▸ WORK REQUIRED
Print, exactly as they stand, the lines from the start of the listing to the line containing "const worldUp = new THREE.Vector3(0, 0, 1);", inclusive.

▸ PROVIDED DATA

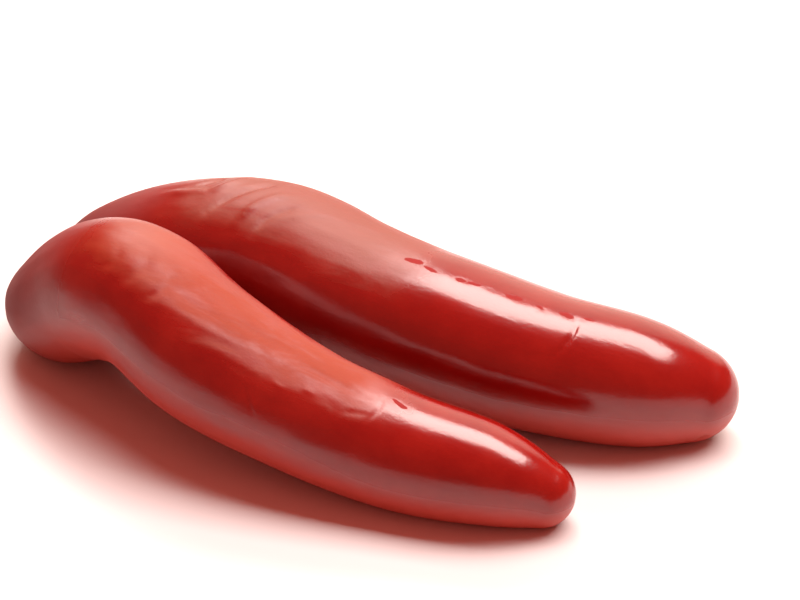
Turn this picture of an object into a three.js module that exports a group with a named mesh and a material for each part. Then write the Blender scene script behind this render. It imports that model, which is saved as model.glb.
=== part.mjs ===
// A string of two sausage links joined by a twist of their casing.
// Sizes are in millimetres, Z is up and the string rests on Z = 0.
import * as THREE from "three";

// Driving dimensions
// A link's stations run from its free tip to the twist, each [x, y, lift off the table, radius].
const frontStations = [
  [58.4, -17.3, 0, 7.2],
  [46.7, -20.9, 0, 10.8],
  [27.6, -23.9, 0, 12.3],
  [4.7, -24.9, 2.5, 13.9],
  [-17.8, -22.8, 6.1, 15.2],
  [-36.5, -16.6, 9.9, 15.5],
  [-51.4, -12.1, 6.6, 15.3],
  [-65.4, -9.3, 0, 12.0],
  [-76.2, -1.7, 3.4, 4.6],
];
const backStations = [
  [71.2, 27.9, 0, 10.4],
  [59.8, 21.3, 0, 13.9],
  [41.1, 17.1, 0, 15.3],
  [18.3, 16.1, 0, 16.6],
  [-5.6, 17.4, 0, 17.8],
  [-27.3, 20.6, 0.1, 18.3],
  [-46.9, 20.3, 0, 16.4],
  [-65.3, 16.0, 0, 12.1],
  [-77.0, 12.1, 3.4, 4.6],
];
// A resting link sinks a little, so its centre line is at this share of its radius.
const settledHeight = 0.95;
const ringsPerLink = 60;
const capRings = 6;
const sidesPerRing = 32;

// Relief on the casing
const swellDepth = 0.25;
const pleatCount = 9;
const pleatDepth = 0.09;
const pleatLength = 13;

// Twisted neck of casing between the links
const neckGap = 0.4;
const neckEndRadius = 2.3;
const neckMiddleRadius = 1.8;
const neckBow = 4;
const neckLobes = 3;
const neckLobeDepth = 0.1;
const neckTurns = 0.6;
const neckRings = 26;
const neckSides = 24;

const worldUp = new THREE.Vector3(0, 0, 1);

// Catmull-Rom value of every column of a station list, at u from 0 to 1
function stationAt(stations, u) {
  const last = stations.length - 1;
  const scaled = THREE.MathUtils.clamp(u, 0, 1) * last;
  const index = Math.min(Math.floor(scaled), last - 1);
  const t = scaled - index;
  return stations[0].map((_, column) => {
    const b = stations[index][column];
    const c = stations[index + 1][column];
    const a = index > 0 ? stations[index - 1][column] : 2 * b - c;
    const d = index + 2 <= last ? stations[index + 2][column] : 2 * c - b;
    const linear = (c - a) * t;
    const square = (2 * a - 5 * b + 4 * c - d) * t * t;
    const cube = (3 * b - a - 3 * c + d) * t * t * t;
    return 0.5 * (2 * b + linear + square + cube);
  });
}

// Centre, radius, direction and taper of a link at u
function axisAt(stations, u) {
  const step = 0.001;
  const point = (at) => {
    const [x, y, lift, radius] = stationAt(stations, at);
    return { centre: new THREE.Vector3(x, y, lift + settledHeight * radius), radius };
  };
  const from = Math.max(u - step, 0);
  const to = Math.min(u + step, 1);
  const before = point(from);
  const after = point(to);
  const here = point(u);
  const travel = after.centre.clone().sub(before.centre);
  const length = travel.length();
  const taper = THREE.MathUtils.clamp((after.radius - before.radius) / length, -0.9, 0.9);
  return { ...here, direction: travel.normalize(), taper };
}

// A ring on the ball of the given centre and radius, at an angle of tilt ahead of its middle
function ringOnBall(axis, tilt) {
  const side = new THREE.Vector3().crossVectors(worldUp, axis.direction).normalize();
  const lift = new THREE.Vector3().crossVectors(axis.direction, side).normalize();
  const centre = axis.centre.clone().addScaledVector(axis.direction, axis.radius * Math.sin(tilt));
  return { centre, side, lift, radius: axis.radius * Math.cos(tilt), arc: 0 };
}

// All rings of a link, from the pole of its free tip to the pole at the twist
function linkRings(stations) {
  const rings = [];
  const start = axisAt(stations, 0);
  const end = axisAt(stations, 1);
  const startTilt = Math.asin(-start.taper);
  const endTilt = Math.asin(-end.taper);
  for (let i = 1; i < capRings; i += 1) {
    const share = i / capRings;
    rings.push(ringOnBall(start, THREE.MathUtils.lerp(-Math.PI / 2, startTilt, share)));
  }
  for (let i = 0; i <= ringsPerLink; i += 1) {
    const axis = axisAt(stations, i / ringsPerLink);
    rings.push(ringOnBall(axis, Math.asin(-axis.taper)));
  }
  for (let i = 1; i < capRings; i += 1) {
    const share = i / capRings;
    rings.push(ringOnBall(end, THREE.MathUtils.lerp(endTilt, Math.PI / 2, share)));
  }
  rings.forEach((ring, i) => {
    ring.arc = i === 0 ? 0 : rings[i - 1].arc + ring.centre.distanceTo(rings[i - 1].centre);
  });
  const poles = [
    start.centre.clone().addScaledVector(start.direction, -start.radius),
    end.centre.clone().addScaledVector(end.direction, end.radius),
  ];
  return { rings, poles, endDirection: end.direction };
}

// Uneven swelling along the link, and pleats that gather the casing towards the twist
function relief(ring, angle, totalArc, phase) {
  const swell = Math.sin(ring.arc * 0.11 + phase) * Math.cos(angle * 2 + phase + ring.arc * 0.03);
  const fromTwist = totalArc - ring.arc;
  const gather = THREE.MathUtils.smoothstep(pleatLength - fromTwist, 0, pleatLength);
  const pleat = 0.5 - 0.5 * Math.cos(angle * pleatCount + phase);
  const fullness = Math.min(ring.radius / 10, 1);
  return ring.radius - swellDepth * swell * fullness - ring.radius * pleatDepth * pleat * gather;
}

// A closed mesh from rings of points and two end points
function closedSkin(ringPoints, firstPole, lastPole) {
  const sides = ringPoints[0].length;
  const points = [firstPole, ...ringPoints.flat(), lastPole];
  const faces = [];
  const at = (ring, side) => 1 + ring * sides + (side % sides);
  for (let s = 0; s < sides; s += 1) {
    faces.push(0, at(0, s + 1), at(0, s));
    faces.push(points.length - 1, at(ringPoints.length - 1, s), at(ringPoints.length - 1, s + 1));
  }
  for (let r = 0; r + 1 < ringPoints.length; r += 1) {
    for (let s = 0; s < sides; s += 1) {
      faces.push(at(r, s), at(r, s + 1), at(r + 1, s + 1));
      faces.push(at(r, s), at(r + 1, s + 1), at(r + 1, s));
    }
  }
  const geometry = new THREE.BufferGeometry();
  const flat = points.flatMap((p) => [p.x, p.y, p.z]);
  geometry.setAttribute("position", new THREE.Float32BufferAttribute(flat, 3));
  geometry.setIndex(faces);
  geometry.computeVertexNormals();
  return geometry;
}

// One link, flattened where it rests on the table
function linkShape(stations, phase) {
  const { rings, poles, endDirection } = linkRings(stations);
  const totalArc = rings[rings.length - 1].arc;
  const ringPoints = rings.map((ring) => {
    const points = [];
    for (let s = 0; s < sidesPerRing; s += 1) {
      const angle = (2 * Math.PI * s) / sidesPerRing;
      const radius = relief(ring, angle, totalArc, phase);
      const point = ring.centre.clone();
      point.addScaledVector(ring.side, radius * Math.cos(angle));
      point.addScaledVector(ring.lift, radius * Math.sin(angle));
      point.z = Math.max(point.z, 0);
      points.push(point);
    }
    return points;
  });
  return { geometry: closedSkin(ringPoints, poles[0], poles[1]), apex: poles[1], endDirection };
}

// The rope-like neck from one link's apex to the other's
function neckShape(front, back) {
  const start = front.apex.clone().addScaledVector(front.endDirection, neckGap);
  const end = back.apex.clone().addScaledVector(back.endDirection, neckGap);
  const leave = start.clone().addScaledVector(front.endDirection, neckBow);
  const arrive = end.clone().addScaledVector(back.endDirection, neckBow);
  const path = new THREE.CubicBezierCurve3(start, leave, arrive, end);
  const ringPoints = [];
  for (let r = 0; r <= neckRings; r += 1) {
    const share = r / neckRings;
    const centre = path.getPoint(share);
    const direction = path.getTangent(share);
    const side = new THREE.Vector3().crossVectors(worldUp, direction).normalize();
    const lift = new THREE.Vector3().crossVectors(direction, side).normalize();
    const flare = Math.pow(Math.abs(2 * share - 1), 3);
    const mean = THREE.MathUtils.lerp(neckMiddleRadius, neckEndRadius, flare);
    const points = [];
    for (let s = 0; s < neckSides; s += 1) {
      const angle = (2 * Math.PI * s) / neckSides;
      const turned = angle * neckLobes + share * neckTurns * neckLobes * 2 * Math.PI;
      const radius = mean * (1 + neckLobeDepth * Math.cos(turned));
      const point = centre.clone();
      point.addScaledVector(side, radius * Math.cos(angle));
      point.addScaledVector(lift, radius * Math.sin(angle));
      points.push(point);
    }
    ringPoints.push(points);
  }
  return closedSkin(ringPoints, start, end);
}

function addPiece(group, name, geometry, colour, roughness) {
  const material = new THREE.MeshStandardMaterial({ color: colour, roughness, metalness: 0 });
  material.name = name;
  const mesh = new THREE.Mesh(geometry, material);
  mesh.name = name;
  group.add(mesh);
}

const front = linkShape(frontStations, 0.6);
const back = linkShape(backStations, 2.4);
const group = new THREE.Group();
addPiece(group, "link_front", front.geometry, 0x9e2a1c, 0.28);
addPiece(group, "link_back", back.geometry, 0x9a261a, 0.28);
addPiece(group, "casing_twist", neckShape(front, back), 0x86291d, 0.4);

// The origin is under the middle of the string's own box
const box = new THREE.Box3().setFromObject(group);
const middle = box.getCenter(new THREE.Vector3());
group.children.forEach((mesh) => mesh.geometry.translate(-middle.x, -middle.y, 0));

export default group;
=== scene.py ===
"""Looks for the string of sausage links: two glossy smoked links joined by a twist of casing."""

import math

import bpy
import numpy as np
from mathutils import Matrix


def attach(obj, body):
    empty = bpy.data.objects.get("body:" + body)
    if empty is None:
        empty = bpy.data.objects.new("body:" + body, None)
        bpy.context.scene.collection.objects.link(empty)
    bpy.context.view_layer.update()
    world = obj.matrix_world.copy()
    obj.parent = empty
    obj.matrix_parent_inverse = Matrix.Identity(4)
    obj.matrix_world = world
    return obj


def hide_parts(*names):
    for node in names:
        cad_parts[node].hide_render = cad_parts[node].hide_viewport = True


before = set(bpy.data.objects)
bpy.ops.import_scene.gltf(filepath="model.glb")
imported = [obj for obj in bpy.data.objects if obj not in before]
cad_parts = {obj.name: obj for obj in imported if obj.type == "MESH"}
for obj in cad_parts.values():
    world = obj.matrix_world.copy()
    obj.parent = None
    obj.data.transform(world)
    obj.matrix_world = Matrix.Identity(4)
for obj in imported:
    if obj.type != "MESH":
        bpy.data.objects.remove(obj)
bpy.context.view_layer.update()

MM = 0.001

# Shape of the links: [x, y, lift off the table, radius] in millimetres, from the free tip to the twist
FRONT_STATIONS = [
    [58.4, -17.3, 0, 7.2],
    [46.7, -20.9, 0, 10.8],
    [27.6, -23.9, 0, 12.3],
    [4.7, -24.9, 2.5, 13.9],
    [-17.8, -22.8, 6.1, 15.2],
    [-36.5, -16.6, 9.9, 15.5],
    [-51.4, -12.1, 6.6, 15.3],
    [-65.4, -9.3, 0, 12.0],
    [-76.2, -1.7, 3.4, 4.6],
]
BACK_STATIONS = [
    [71.2, 27.9, 0, 10.4],
    [59.8, 21.3, 0, 13.9],
    [41.1, 17.1, 0, 15.3],
    [18.3, 16.1, 0, 16.6],
    [-5.6, 17.4, 0, 17.8],
    [-27.3, 20.6, 0.1, 18.3],
    [-46.9, 20.3, 0, 16.4],
    [-65.3, 16.0, 0, 12.1],
    [-77.0, 12.1, 3.4, 4.6],
]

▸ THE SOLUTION
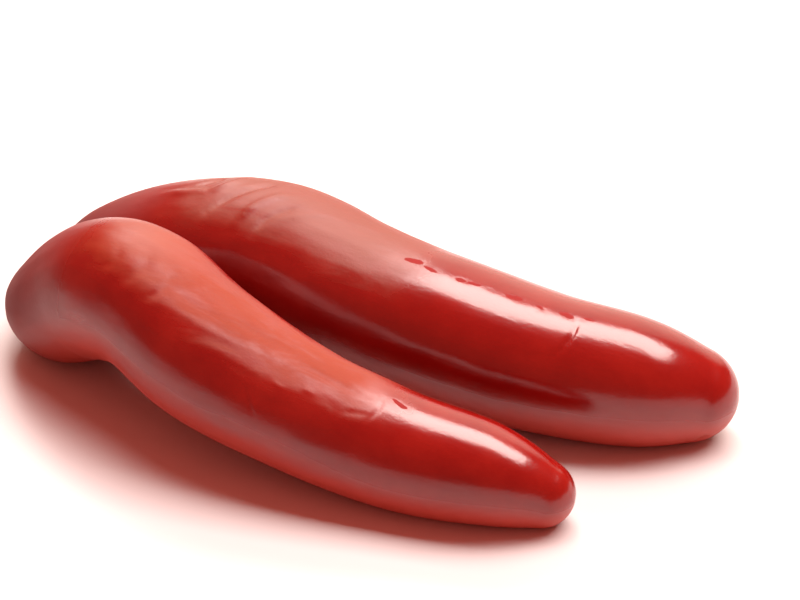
Turn this picture of an object into a three.js module that exports a group with a named mesh and a material for each part. Then write the Blender scene script behind this render. It imports that model, which is saved as model.glb.
=== part.mjs ===
// A string of two sausage links joined by a twist of their casing.
// Sizes are in millimetres, Z is up and the string rests on Z = 0.
import * as THREE from "three";

// Driving dimensions
// A link's stations run from its free tip to the twist, each [x, y, lift off the table, radius].
const frontStations = [
  [58.4, -17.3, 0, 7.2],
  [46.7, -20.9, 0, 10.8],
  [27.6, -23.9, 0, 12.3],
  [4.7, -24.9, 2.5, 13.9],
  [-17.8, -22.8, 6.1, 15.2],
  [-36.5, -16.6, 9.9, 15.5],
  [-51.4, -12.1, 6.6, 15.3],
  [-65.4, -9.3, 0, 12.0],
  [-76.2, -1.7, 3.4, 4.6],
];
const backStations = [
  [71.2, 27.9, 0, 10.4],
  [59.8, 21.3, 0, 13.9],
  [41.1, 17.1, 0, 15.3],
  [18.3, 16.1, 0, 16.6],
  [-5.6, 17.4, 0, 17.8],
  [-27.3, 20.6, 0.1, 18.3],
  [-46.9, 20.3, 0, 16.4],
  [-65.3, 16.0, 0, 12.1],
  [-77.0, 12.1, 3.4, 4.6],
];
// A resting link sinks a little, so its centre line is at this share of its radius.
const settledHeight = 0.95;
const ringsPerLink = 60;
const capRings = 6;
const sidesPerRing = 32;

// Relief on the casing
const swellDepth = 0.25;
const pleatCount = 9;
const pleatDepth = 0.09;
const pleatLength = 13;

// Twisted neck of casing between the links
const neckGap = 0.4;
const neckEndRadius = 2.3;
const neckMiddleRadius = 1.8;
const neckBow = 4;
const neckLobes = 3;
const neckLobeDepth = 0.1;
const neckTurns = 0.6;
const neckRings = 26;
const neckSides = 24;

const worldUp = new THREE.Vector3(0, 0, 1);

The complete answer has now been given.